DIRECTION: Reproduce every line in the listing that contains the word "joints".

DATA SEGMENT:
------------

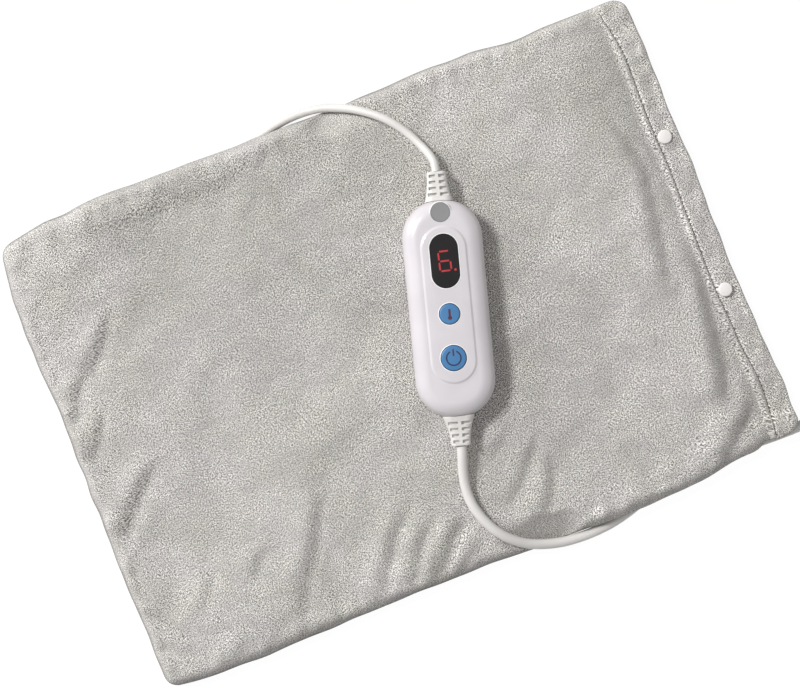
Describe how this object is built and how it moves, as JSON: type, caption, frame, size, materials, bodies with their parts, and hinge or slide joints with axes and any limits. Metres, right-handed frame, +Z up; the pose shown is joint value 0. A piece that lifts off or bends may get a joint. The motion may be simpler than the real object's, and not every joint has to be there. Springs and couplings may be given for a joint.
{
  "type": "heating pad with controller",
  "caption": "Soft rectangular heating pad in a plush snap-closed cover, with a corded hand controller that has a display window and push buttons.",
  "frame": {"origin": "on the resting surface, under the middle of the pad", "axes": "+X along the pad towards the cover's mouth, +Z up out of the pad"},
  "size_m": [0.5477, 0.4391, 0.0396],
  "materials": {
    "plush": "warm grey micro-plush pile",
    "fleece": "off-white needled fleece",
    "housing": "glossy white",
    "cord": "satin white flexible jacket",
    "stud": "white moulded plastic",
    "window": "polished black",
    "badge": "satin grey",
    "button": "satin blue",
    "board": "green solder resist",
    "component": "black moulding",
    "film": "yellow potted box",
    "steel": "bright plated metal",
    "wire": "red insulation",
    "tie": "black band"
  },
  "bodies": {
    "root": {"housing_top": "housing", "housing_bottom": "housing", "housing_screw_1": "steel", "housing_screw_2": "steel", "housing_screw_3": "steel", "housing_screw_4": "steel", "display_window": "window", "badge_disc": "badge", "switch_body_temperature": "component", "switch_body_power": "component", "circuit_board": "board", "display_module": "component", "film_capacitor": "film", "board_fuse": "steel", "power_triac": "component", "smoothing_capacitor": "component", "control_chip": "component", "terminal_block_pad_end": "board", "terminal_block_mains_end": "board", "strain_relief_pad_end": "cord", "cord_clamp_pad_end": "housing", "core_pad_end_1": "wire", "core_pad_end_2": "wire", "strain_relief_mains_end": "cord", "cord_clamp_mains_end": "housing", "core_mains_end_1": "wire", "core_mains_end_2": "wire", "cover_front": "plush", "cover_back": "plush", "insert_bottom": "fleece", "insert_top": "fleece", "heating_wire": "wire", "thermal_cutout": "component", "lead_junction": "component", "return_wire": "wire", "insert_core_1": "wire", "insert_core_2": "wire", "stud_1_cap": "stud", "stud_1_socket": "stud", "stud_1_ball": "stud", "stud_1_back": "stud", "stud_2_cap": "stud", "stud_2_socket": "stud", "stud_2_ball": "stud", "stud_2_back": "stud", "entry_relief": "cord", "pad_lead": "cord", "mains_lead": "cord", "mains_lead_coil": "cord", "coil_tie": "tie", "plug_relief": "cord", "plug_body": "cord", "plug_pin_1": "steel", "plug_pin_2": "steel"},
    "temperature_button": {"button_temperature": "button", "switch_plunger_temperature": "stud"},
    "power_button": {"button_power": "button", "switch_plunger_power": "stud"}
  },
  "joints": [
    {"name": "temperature_press", "type": "slide", "parent": "root", "child": "temperature_button", "axis": [0, 0, -1], "range_m": [0, 0.0008], "stiffness_N_per_m": 900, "springref_m": -0.001},
    {"name": "power_press", "type": "slide", "parent": "root", "child": "power_button", "axis": [0, 0, -1], "range_m": [0, 0.0008], "stiffness_N_per_m": 900, "springref_m": -0.001}
  ]
}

------------

RESULT:
Describe how this object is built and how it moves, as JSON: type, caption, frame, size, materials, bodies with their parts, and hinge or slide joints with axes and any limits. Metres, right-handed frame, +Z up; the pose shown is joint value 0. A piece that lifts off or bends may get a joint. The motion may be simpler than the real object's, and not every joint has to be there. Springs and couplings may be given for a joint.
  "joints": [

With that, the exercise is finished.